DUI REDUCED TO RECKLESS DRIVING

Santa Rosa County, FL

27 de mayo de 2025

Client — a retired, elderly gentleman — was charged in Santa Rosa County, Florida with DUI causing damage to property or person (F.S. § 316.193(3)(c)1) and leaving the scene of a crash involving property damage (F.S. § 316.061(1)). A DUI conviction of this kind threatens serious consequences for someone in his position: possible incarceration, heavy fines, license suspension, long-term insurance and mobility impacts, and reputational and practical harms that are especially acute for older adults. The arrest report shows the officer’s case rested heavily on two things: (1) field observations of impairment at the scene and (2) the client’s post-Miranda admission that he had taken prescribed medication the prior night (the report records that Mr. Golden admitted to taking prescription sedatives). Notably, breath testing at the jail registered 0.000, and the client had difficulty producing a urine sample — gaps that undermined any chemical-proof theory. The officer’s observations and the client’s admission of lawful, prescribed medication were, in the prosecution’s view, enough to charge DUI; for us, they were the starting points for a rigorous factual and medical defense.

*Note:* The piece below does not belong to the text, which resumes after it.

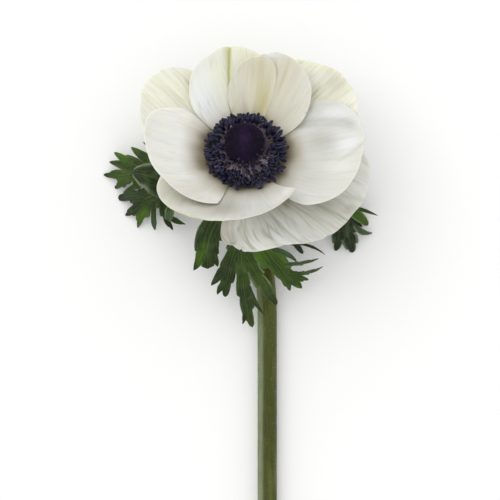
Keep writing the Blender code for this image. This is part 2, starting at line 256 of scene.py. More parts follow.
class Finish:
    """Builds one material: a Principled shader fed by short chains of nodes."""

    def __init__(self, name, sockets):
        self.made = bpy.data.materials.new(name)
        self.made.use_nodes = True
        self.tree = self.made.node_tree
        self.shader = self.tree.nodes["Principled BSDF"]
        for socket, value in sockets.items():
            self.set(socket, value)

    def set(self, socket, value, node=None):
        """Link an input of the shader, or of another node, to a socket, or give it a value."""
        socket = (node or self.shader).inputs[socket]
        if isinstance(value, bpy.types.NodeSocket):
            self.tree.links.new(value, socket)
        else:
            socket.default_value = (*value, 1) if socket.type == "RGBA" else value

    def node(self, kind, inputs=None, output=0, **settings):
        """Add a node with these inputs, by name or number, and return one of its outputs."""
        made = self.tree.nodes.new(kind)
        for key, value in settings.items():
            setattr(made, key, value)
        for key, value in (inputs or {}).items():
            self.set(key, value, made)
        return made.outputs[output]

    def math(self, operation, first, second=0.0, clamp=False):
        inputs = {0: first, 1: second}
        return self.node("ShaderNodeMath", inputs, operation=operation, use_clamp=clamp)

    def ramp(self, value, low, high, start=0.0, end=1.0):
        """Smooth change from start to end while a value goes from low to high."""
        inputs = dict(enumerate((value, low, high, start, end)))
        return self.node("ShaderNodeMapRange", inputs, interpolation_type="SMOOTHSTEP")

    def mix(self, share, first, second, kind="MIX"):
        inputs = {0: share, 6: first, 7: second}
        return self.node("ShaderNodeMix", inputs, 2, data_type="RGBA", blend_type=kind)

    def tint(self):
        return self.node("ShaderNodeVertexColor", layer_name="tint")

    def uv(self):
        return self.node("ShaderNodeUVMap", uv_map="UVMap")

    def place(self):
        return self.node("ShaderNodeTexCoord", output="Object")

    def noise(self, vector, scale=1.0, detail=3.0, stretch=None, distortion=0.0):
        """Noise with features of one scale, or with a stretch along each axis."""
        if stretch:
            vector = self.node("ShaderNodeMapping", {0: vector, 3: stretch})
        inputs = {"Vector": vector, "Scale": scale, "Detail": detail, "Roughness": 0.55}
        return self.node("ShaderNodeTexNoise", inputs | {"Distortion": distortion})

    def bump(self, *layers):
        """Stack of bumps, each a height, a strength and a distance in millimetres."""
        below = {}
        for height, strength, distance in layers:
            inputs = {"Height": height, "Strength": strength, "Distance": distance * MM}
            below = {"Normal": self.node("ShaderNodeBump", inputs | below)}
        self.set("Normal", below["Normal"])


VEIN_RATE = 17.0  # turns the offset from a lobe's midrib, in half widths, into a vein's phase


def tepal_finish(name, vein_colour, vein_share, vein_depth):
    """Soft white skin with fine veins that fan out from the claw."""
    made = Finish(name, {
        "Subsurface Weight": 0.35,
        "Subsurface Radius": (1.0, 0.85, 0.55),
        "Subsurface Scale": 0.6 * MM,
        "Specular IOR Level": 0.3,
    })
    uv, tint = made.uv(), made.tint()
    broad = made.noise(uv, stretch=(32, 1.5, 1), distortion=0.4)
    fine = made.noise(uv, stretch=(85, 2.2, 1), detail=2)
    grain = made.noise(made.place(), scale=1500, detail=2)
    veins = made.math("MULTIPLY", made.ramp(broad, 0.42, 0.66), 0.6)
    lines = made.math("MULTIPLY", made.ramp(fine, 0.5, 0.68), 0.55)
    share = made.math("MULTIPLY", made.math("ADD", veins, lines, clamp=True), vein_share)
    made.set("Base Color", made.mix(share, tint, made.mix(1.0, tint, vein_colour, "MULTIPLY")))
    made.set("Roughness", made.ramp(grain, 0.3, 0.7, 0.46, 0.62))
    made.bump((broad, vein_depth, 0.5), (fine, vein_depth, 0.22), (grain, 0.12, 0.1))
    return made.made


def leaf_finish(name, bloom_and_sheen_colour, bloom_and_sheen_share, vein_colour, vein_share):
    """Green blade with a midrib, lengthwise veins, a pale margin and a grey bloom that is partly
    painted sheen.
    """
    made = Finish(name, {
        "Subsurface Weight": 0.04, "Subsurface Scale": 0.4 * MM, "Specular IOR Level": 0.22,
    })
    uv, place, colour = made.uv(), made.place(), made.tint()
    across = made.math("ABSOLUTE", made.node("ShaderNodeSeparateXYZ", {0: uv}))
    wander = made.math("MULTIPLY", made.math("SUBTRACT", made.noise(place, 160), 0.5), 0.2)
    wave = made.math("COSINE", made.math("MULTIPLY", made.math("ADD", across, wander), VEIN_RATE))
    midrib = made.ramp(across, 0.02, 0.09, 1, 0)
    ribs = made.ramp(wave, 0.6, 1.0)
    margin = made.ramp(across, 0.86, 0.99)
    strands = made.noise(uv, stretch=(9, 1.6, 1))
    patches = made.noise(place, 70, detail=4)
    blotch = made.noise(place, 210)
    grain = made.noise(place, 2200, detail=2)
    fresher = made.mix(1.0, colour, (1.6, 1.55, 0.9), "MULTIPLY")
    darker = made.mix(1.0, colour, (0.38, 0.43, 0.42), "MULTIPLY")
    ribs_share = made.math("MULTIPLY", ribs, made.ramp(patches, 0.4, 0.6, 0.1, 0.8))
    ridges = made.math("MAXIMUM", midrib, ribs_share)
    # The grey blotches are bloom and painted sheen
    for share, layer in (
        (made.ramp(patches, 0.52, 0.68, 0, 0.7), fresher),
        (made.ramp(strands, 0.42, 0.60, 0, 0.8), darker),
        (made.ramp(blotch, 0.48, 0.72, 0, bloom_and_sheen_share), bloom_and_sheen_colour),
        (made.math("MULTIPLY", ridges, vein_share), vein_colour),
        (made.math("MULTIPLY", margin, 0.5), bloom_and_sheen_colour),
    ):
        colour = made.mix(share, colour, layer)
    made.set("Base Color", colour)
    made.set("Roughness", made.ramp(blotch, 0.3, 0.7, 0.32, 0.54))
    sunk = made.math("MULTIPLY", midrib, -1.0)
    raised = made.math("ADD", sunk, made.math("MULTIPLY", ribs, -0.6))
    made.bump((raised, 0.6, 0.3), (strands, 0.8, 0.4), (blotch, 0.4, 0.4), (grain, 0.2, 0.08))
    return made.made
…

We responded by immediately preserving and testing the record. Our defense team secured the arrest and SFST documentation, the breath/urine testing logs, video (where available), and the officer’s notes; we obtained the client’s medical records and prescribing information to show legitimate, physician-directed use of medication and to explain timing, dosage, and expected effects. We then attacked the State’s narrative on multiple grounds: the reliability of field sobriety observations (especially with an older adult on lawful medication), the absence of corroborating chemical evidence, and the failure to account for medical or age-related factors that can mimic impairment. We also negotiated using a trial-ready posture that made clear we would test every element of the State’s case in court.

That approach paid off. Rather than take the case to verdict, the prosecution agreed to a substantially improved disposition: the DUI exposure was amended to Reckless Driving with a short probationary sentence (three months), and the more damaging charging consequences were avoided or not prosecuted to their full extent. Practically speaking, this result avoided a DUI conviction, minimized license and sentencing exposure, and spared the client the harsher collateral consequences that would have followed a DUI conviction — a particularly important outcome for an older, retired person whose livelihood and mobility could have been severely affected.

Why this mattered: we turned a case the officer treated as a straightforward DUI into a negotiated, non-conviction-equivalent result by exposing the weak chemical evidence, presenting medical context, and making clear we were prepared to litigate. The case demonstrates how careful fact work, medical documentation, and a trial-ready posture protect clients — especially vulnerable older adults — from punishments disproportionate to the actual, provable conduct.

Past results do not guarantee future outcomes. This summary is general information, not legal advice.